◆ DATA LINES
════

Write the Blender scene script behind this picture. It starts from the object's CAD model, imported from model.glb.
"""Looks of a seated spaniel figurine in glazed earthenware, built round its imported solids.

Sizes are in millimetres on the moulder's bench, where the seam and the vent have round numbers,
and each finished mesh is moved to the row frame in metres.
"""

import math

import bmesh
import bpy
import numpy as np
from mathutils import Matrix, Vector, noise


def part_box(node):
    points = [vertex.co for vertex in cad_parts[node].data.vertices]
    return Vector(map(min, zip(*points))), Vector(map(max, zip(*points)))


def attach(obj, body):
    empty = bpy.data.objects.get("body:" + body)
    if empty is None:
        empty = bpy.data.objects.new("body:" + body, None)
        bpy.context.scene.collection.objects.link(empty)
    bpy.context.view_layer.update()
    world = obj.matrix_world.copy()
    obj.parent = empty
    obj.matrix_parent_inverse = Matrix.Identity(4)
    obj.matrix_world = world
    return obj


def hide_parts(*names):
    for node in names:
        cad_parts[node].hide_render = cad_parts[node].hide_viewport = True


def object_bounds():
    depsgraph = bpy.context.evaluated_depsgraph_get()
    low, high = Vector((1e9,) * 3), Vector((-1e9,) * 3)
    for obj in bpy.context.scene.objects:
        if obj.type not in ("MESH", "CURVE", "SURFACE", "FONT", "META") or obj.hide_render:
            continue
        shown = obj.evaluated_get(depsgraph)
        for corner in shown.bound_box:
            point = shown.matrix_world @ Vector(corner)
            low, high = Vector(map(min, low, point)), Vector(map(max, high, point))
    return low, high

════

Copy down every line of the material above that includes the string "return".

    return Vector(map(min, zip(*points))), Vector(map(max, zip(*points)))
    return obj
    return low, high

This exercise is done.